- **Set problem**
Gather up the lines with the word "each" in them.

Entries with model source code
####################

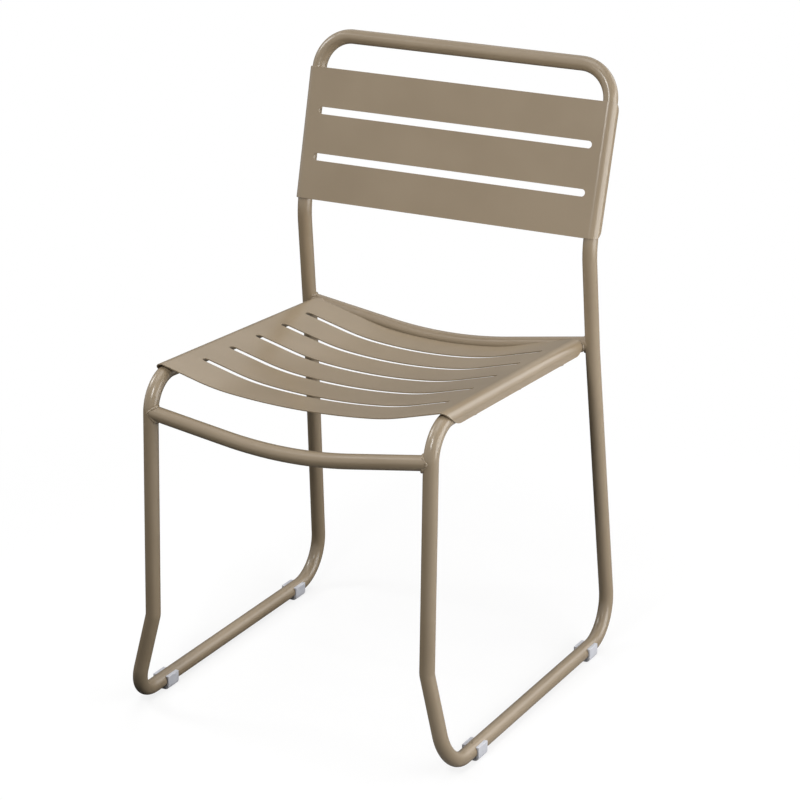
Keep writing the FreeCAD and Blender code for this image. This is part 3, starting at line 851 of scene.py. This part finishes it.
def lay_bead(bm, points, sizes):
    """Lay a weld bead along a row of points, with a size for each of them."""
    for start, end, size in zip(points, points[1:], sizes):
        count = max(1, round((end - start).length / PUDDLE_STEP))
        for i in range(count):
            drift = Vector([puddles.uniform(-1, 1) for _ in range(3)]) * size * PUDDLE_DRIFT
            place = start.lerp(end, i / count) + drift
            radius = size * puddles.uniform(1 - PUDDLE_UNEVEN, 1 + PUDDLE_UNEVEN)
            bmesh.ops.create_icosphere(bm, subdivisions=2, radius=radius,
                                       matrix=Matrix.Translation(place))


def melt(obj):
    """Melt a row of balls into one skin."""
    skin = obj.modifiers.new("melt", "REMESH")
    skin.mode = "VOXEL"
    skin.voxel_size = BEAD_VOXEL
    skin.use_smooth_shade = True
    calm = obj.modifiers.new("surface tension", "SMOOTH")
    calm.factor = 0.5
    calm.iterations = TENSION_ROUNDS


def on_side(points, side):
    """Points of the chair's left, or the same points on its right."""
    return points if side == "left" else [flipped(point) for point in points]


# %% [markdown]
# Four seams run all the way round the end of a stretcher, and two more join each rail to the
# rear stretcher. Above and below the branch tube the two surfaces meet in a square corner, and
# the bead fills it. At the sides they run into each other, and the bead sinks to a low ridge.

# %% Weld beads
SEAM_POINTS = 40
BEAD_SIZE = mm(2.2)
BEAD_OUT = 0.35
BEAD_SLOPE = 1.3
BEAD_SUNK = 0.8
BEAD_THIN = 0.3

leg_line = (SIDE_CORNERS[5] - SIDE_CORNERS[4]).normalized()
upright_line = (SIDE_CORNERS[0] - SIDE_CORNERS[1]).normalized()
inwards = Vector((-math.cos(STRETCHER_RISE), 0, -math.sin(STRETCHER_RISE)))
rail_line = (RAIL_END - RAIL_FRONT).normalized()


def seam(crossing, carrier, branch):
    """The bead's middle line and its sizes, all the way round a seam."""
    points = []
    sizes = []
    for i in range(SEAM_POINTS + 1):
        found, out, flatness = seam_point(crossing, carrier, branch, 2 * math.pi * i / SEAM_POINTS)
        flatness = max(0.0, flatness)
        size = BEAD_SIZE * (1 - BEAD_THIN * flatness)
        points.append(found + out * size * max(BEAD_OUT - BEAD_SLOPE * flatness, -BEAD_SUNK))
        sizes.append(size)
    return points, sizes


seams = {
    "weld_front": seam(FRONT_END, leg_line, inwards),
    "weld_rear": seam(REAR_END, upright_line, inwards),
    "weld_rail": seam(RAIL_END, inwards, -rail_line),
}
for name, (points, sizes) in seams.items():
    for side in ("left", "right"):
        bm = bmesh.new()
        lay_bead(bm, on_side(points, side), sizes)
        melt(piece(name + "_bead_" + side, bm, weld_coat, "powder_coat", name + "_" + side))

# %% [markdown]
# Under the rolled edges of seat and back, short tacks hold sheet to tube. They are made the
# same way, along a short straight line.

# %% Tack welds
TACK_LENGTH = mm(10.0)
TACK_SIZE = mm(2.0)
TACK_SHARES = {"seat_tacks": (0.12, 0.5, 0.88), "back_tacks": (0.12, 0.88)}


def tack_paths(start, end, edge, shares):
    """Short lines along a tube, at shares of its length, moved out to the sheet's edge."""
    line = (end - start).normalized()
    half = line * (TACK_LENGTH / 2 - TACK_SIZE)
    middles = [start.lerp(end, share) + edge for share in shares]
    return [[middle - half, middle + half] for middle in middles]


seat_ends = [rail_at(SEAT_FRONT + SEAT_FRONT_CORNER[0]), rail_at(SEAT_REAR - SEAT_REAR_CORNER[0])]
seat_edge = Vector((ROLL_RADIUS - TACK_SIZE / 2, 0, -SEAT_DROP))
back_ends = [BACK_BASE + Vector((BACK_HALF, 0, 0)) + up_the_back * rise
             for rise in (BACK_LOW + BACK_CORNER[0], BACK_HIGH - BACK_CORNER[0])]
back_edge = Vector((ROLL_RADIUS - TACK_SIZE / 2, 0, 0)) - BACK_FORWARD * BACK_DROP
tack_rows = {
    "seat_tacks": tack_paths(*seat_ends, seat_edge, TACK_SHARES["seat_tacks"]),
    "back_tacks": tack_paths(*back_ends, back_edge, TACK_SHARES["back_tacks"]),
}
for name, paths in tack_rows.items():
    for side in ("left", "right"):
        bm = bmesh.new()
        for path in paths:
            lay_bead(bm, on_side(path, side), [TACK_SIZE])
        melt(piece(name + "_bead_" + side, bm, weld_coat, "powder_coat", name + "_" + side))

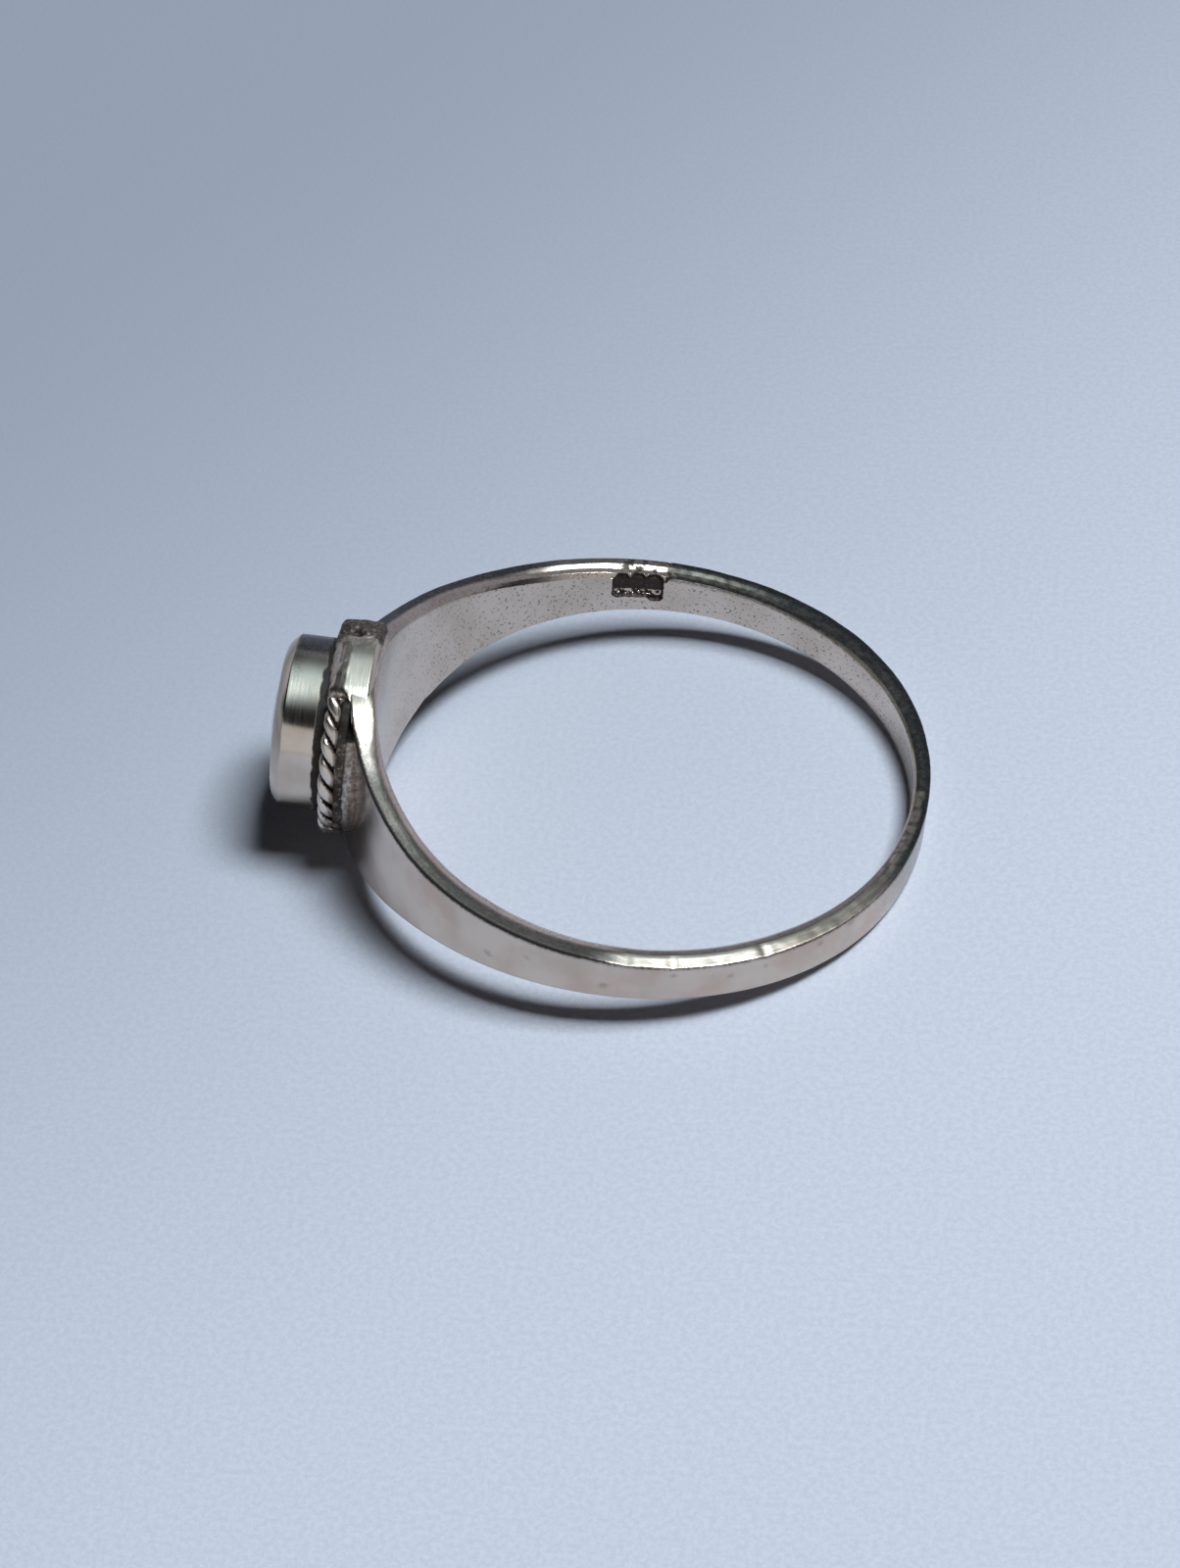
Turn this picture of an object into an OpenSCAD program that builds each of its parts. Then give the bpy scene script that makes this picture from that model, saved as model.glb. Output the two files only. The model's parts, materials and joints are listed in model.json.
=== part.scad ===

####################

- **Final result**
    """Lay a weld bead along a row of points, with a size for each of them."""
# Four seams run all the way round the end of a stretcher, and two more join each rail to the
# the bead fills it. At the sides they run into each other, and the bead sinks to a low ridge.
Turn this picture of an object into an OpenSCAD program that builds each of its parts. Then give the bpy scene script that makes this picture from that model, saved as model.glb. Output the two files only. The model's parts, materials and joints are listed in model.json.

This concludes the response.